- **Information given**:
^^^^

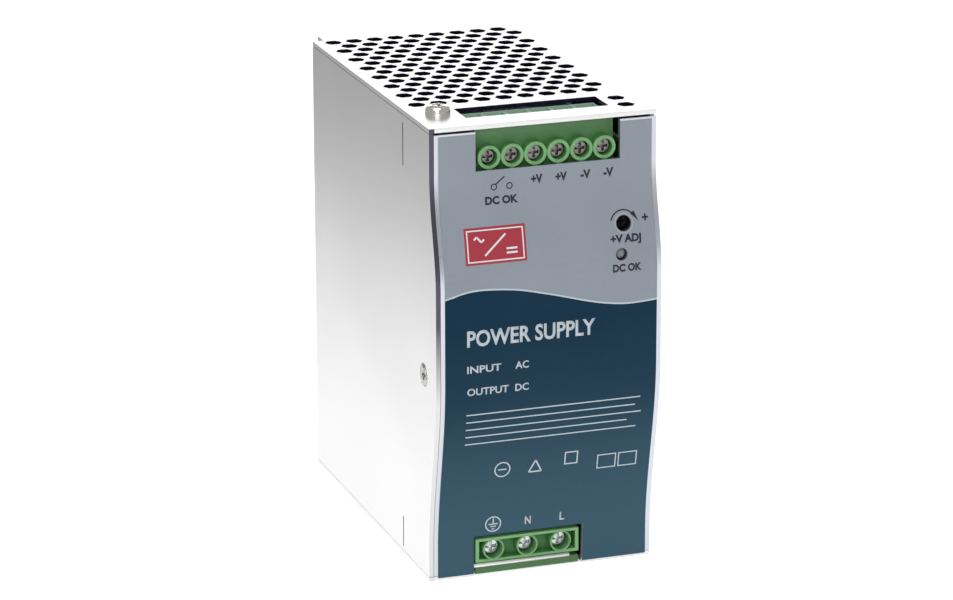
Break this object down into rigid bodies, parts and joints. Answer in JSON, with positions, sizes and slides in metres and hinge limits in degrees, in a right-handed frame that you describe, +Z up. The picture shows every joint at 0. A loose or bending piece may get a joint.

^^^^

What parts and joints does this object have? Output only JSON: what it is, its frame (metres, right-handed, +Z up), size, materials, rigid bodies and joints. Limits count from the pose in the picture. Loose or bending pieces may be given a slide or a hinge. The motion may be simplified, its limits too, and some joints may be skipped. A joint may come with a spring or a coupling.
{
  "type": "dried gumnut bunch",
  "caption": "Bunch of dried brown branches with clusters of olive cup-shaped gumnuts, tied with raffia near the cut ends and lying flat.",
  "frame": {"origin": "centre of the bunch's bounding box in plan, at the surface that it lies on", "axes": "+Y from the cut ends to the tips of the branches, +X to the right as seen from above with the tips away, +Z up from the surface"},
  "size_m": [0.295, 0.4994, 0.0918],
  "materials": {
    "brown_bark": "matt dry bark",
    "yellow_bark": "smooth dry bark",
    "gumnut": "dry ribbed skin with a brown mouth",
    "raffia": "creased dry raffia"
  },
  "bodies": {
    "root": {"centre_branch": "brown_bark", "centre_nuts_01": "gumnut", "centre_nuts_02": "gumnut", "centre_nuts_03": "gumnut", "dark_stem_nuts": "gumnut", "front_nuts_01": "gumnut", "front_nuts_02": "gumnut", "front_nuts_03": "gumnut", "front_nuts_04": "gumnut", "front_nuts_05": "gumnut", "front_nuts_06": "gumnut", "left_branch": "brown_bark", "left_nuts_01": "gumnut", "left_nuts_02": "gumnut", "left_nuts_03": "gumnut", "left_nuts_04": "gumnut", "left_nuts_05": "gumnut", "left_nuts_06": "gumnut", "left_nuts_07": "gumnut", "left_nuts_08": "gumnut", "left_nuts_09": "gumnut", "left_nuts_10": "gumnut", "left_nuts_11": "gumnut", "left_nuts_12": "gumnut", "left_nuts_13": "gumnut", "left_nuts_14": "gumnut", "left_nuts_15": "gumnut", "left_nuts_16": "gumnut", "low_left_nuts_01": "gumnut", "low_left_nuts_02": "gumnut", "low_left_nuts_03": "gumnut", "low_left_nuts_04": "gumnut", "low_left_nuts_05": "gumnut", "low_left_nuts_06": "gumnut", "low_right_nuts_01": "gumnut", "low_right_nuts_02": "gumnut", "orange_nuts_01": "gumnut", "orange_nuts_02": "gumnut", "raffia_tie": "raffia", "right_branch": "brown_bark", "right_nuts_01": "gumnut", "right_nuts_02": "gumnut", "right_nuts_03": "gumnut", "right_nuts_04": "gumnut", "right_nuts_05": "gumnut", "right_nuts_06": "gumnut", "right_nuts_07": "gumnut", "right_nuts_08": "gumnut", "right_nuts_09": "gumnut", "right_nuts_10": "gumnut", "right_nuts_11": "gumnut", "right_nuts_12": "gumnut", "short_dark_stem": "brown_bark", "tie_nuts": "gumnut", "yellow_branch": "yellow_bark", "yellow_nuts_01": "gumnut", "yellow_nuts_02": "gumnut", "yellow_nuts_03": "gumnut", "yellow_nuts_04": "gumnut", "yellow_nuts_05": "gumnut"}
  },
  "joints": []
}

^^^^

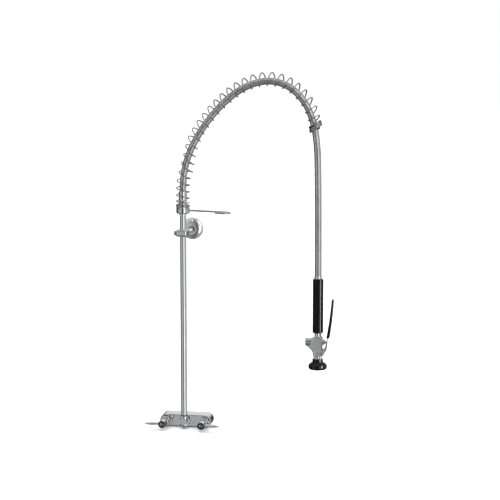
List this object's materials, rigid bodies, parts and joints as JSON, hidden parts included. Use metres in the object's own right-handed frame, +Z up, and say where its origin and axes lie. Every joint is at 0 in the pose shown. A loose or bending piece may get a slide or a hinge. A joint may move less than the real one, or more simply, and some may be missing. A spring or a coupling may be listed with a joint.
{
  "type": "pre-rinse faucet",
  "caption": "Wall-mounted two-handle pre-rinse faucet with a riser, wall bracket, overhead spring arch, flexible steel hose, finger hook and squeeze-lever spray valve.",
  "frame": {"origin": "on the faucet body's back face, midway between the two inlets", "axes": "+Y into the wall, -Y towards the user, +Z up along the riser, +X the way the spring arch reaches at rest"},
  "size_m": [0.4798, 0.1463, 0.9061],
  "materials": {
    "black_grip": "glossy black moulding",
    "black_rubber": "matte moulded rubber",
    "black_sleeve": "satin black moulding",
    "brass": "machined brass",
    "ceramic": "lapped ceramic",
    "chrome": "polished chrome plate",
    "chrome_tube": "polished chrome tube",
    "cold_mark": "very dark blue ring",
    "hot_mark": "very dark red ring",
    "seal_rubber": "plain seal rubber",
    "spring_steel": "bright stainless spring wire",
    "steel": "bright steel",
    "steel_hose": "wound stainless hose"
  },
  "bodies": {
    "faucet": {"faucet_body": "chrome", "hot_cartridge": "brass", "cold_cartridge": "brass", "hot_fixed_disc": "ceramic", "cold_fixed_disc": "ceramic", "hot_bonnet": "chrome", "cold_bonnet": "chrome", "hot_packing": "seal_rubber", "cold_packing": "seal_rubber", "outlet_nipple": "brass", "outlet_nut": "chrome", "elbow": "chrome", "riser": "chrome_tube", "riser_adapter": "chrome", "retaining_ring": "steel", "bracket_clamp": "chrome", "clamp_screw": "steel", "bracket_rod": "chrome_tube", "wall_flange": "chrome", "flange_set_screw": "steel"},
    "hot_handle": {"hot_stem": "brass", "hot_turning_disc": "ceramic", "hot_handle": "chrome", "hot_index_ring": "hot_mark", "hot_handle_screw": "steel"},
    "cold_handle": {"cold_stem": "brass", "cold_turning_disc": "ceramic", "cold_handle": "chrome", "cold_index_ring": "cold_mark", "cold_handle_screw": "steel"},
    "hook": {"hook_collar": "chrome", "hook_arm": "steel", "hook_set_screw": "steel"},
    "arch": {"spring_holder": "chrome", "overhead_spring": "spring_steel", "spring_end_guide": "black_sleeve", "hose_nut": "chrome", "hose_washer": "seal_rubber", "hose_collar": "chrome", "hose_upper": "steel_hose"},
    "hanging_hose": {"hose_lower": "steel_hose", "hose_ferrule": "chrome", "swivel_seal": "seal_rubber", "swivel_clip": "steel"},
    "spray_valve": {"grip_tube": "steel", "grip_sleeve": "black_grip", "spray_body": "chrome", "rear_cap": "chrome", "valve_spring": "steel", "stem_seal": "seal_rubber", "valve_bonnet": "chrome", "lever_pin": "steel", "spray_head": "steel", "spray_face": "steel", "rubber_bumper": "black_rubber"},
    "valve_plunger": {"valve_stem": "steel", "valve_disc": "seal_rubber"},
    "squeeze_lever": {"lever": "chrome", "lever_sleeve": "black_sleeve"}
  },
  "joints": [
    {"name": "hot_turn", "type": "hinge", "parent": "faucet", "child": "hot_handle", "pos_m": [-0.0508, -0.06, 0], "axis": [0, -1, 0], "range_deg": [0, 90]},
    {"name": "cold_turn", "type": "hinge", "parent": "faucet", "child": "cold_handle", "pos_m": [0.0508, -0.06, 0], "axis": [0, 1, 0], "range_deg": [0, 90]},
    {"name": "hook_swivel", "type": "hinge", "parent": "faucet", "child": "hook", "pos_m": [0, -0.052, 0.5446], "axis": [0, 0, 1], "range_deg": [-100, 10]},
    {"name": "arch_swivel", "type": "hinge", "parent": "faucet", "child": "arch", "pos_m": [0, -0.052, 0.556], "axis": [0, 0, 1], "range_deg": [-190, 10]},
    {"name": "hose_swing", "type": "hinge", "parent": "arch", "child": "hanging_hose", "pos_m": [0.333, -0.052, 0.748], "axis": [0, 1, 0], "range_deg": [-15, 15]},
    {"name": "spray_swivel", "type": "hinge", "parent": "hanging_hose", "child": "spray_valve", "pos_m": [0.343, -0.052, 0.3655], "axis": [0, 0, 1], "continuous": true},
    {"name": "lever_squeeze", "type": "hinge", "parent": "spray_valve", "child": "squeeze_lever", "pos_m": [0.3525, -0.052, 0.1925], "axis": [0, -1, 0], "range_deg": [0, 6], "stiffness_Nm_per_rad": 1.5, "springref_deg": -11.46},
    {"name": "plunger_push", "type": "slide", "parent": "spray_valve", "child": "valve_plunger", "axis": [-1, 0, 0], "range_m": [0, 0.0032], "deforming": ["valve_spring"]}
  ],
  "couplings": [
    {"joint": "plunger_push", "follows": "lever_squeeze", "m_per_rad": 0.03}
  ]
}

^^^^

- **Short task**: Which lines of the data above contain "that"? Copy each one.

- **Answer**:
Break this object down into rigid bodies, parts and joints. Answer in JSON, with positions, sizes and slides in metres and hinge limits in degrees, in a right-handed frame that you describe, +Z up. The picture shows every joint at 0. A loose or bending piece may get a joint.
  "frame": {"origin": "centre of the bunch's bounding box in plan, at the surface that it lies on", "axes": "+Y from the cut ends to the tips of the branches, +X to the right as seen from above with the tips away, +Z up from the surface"},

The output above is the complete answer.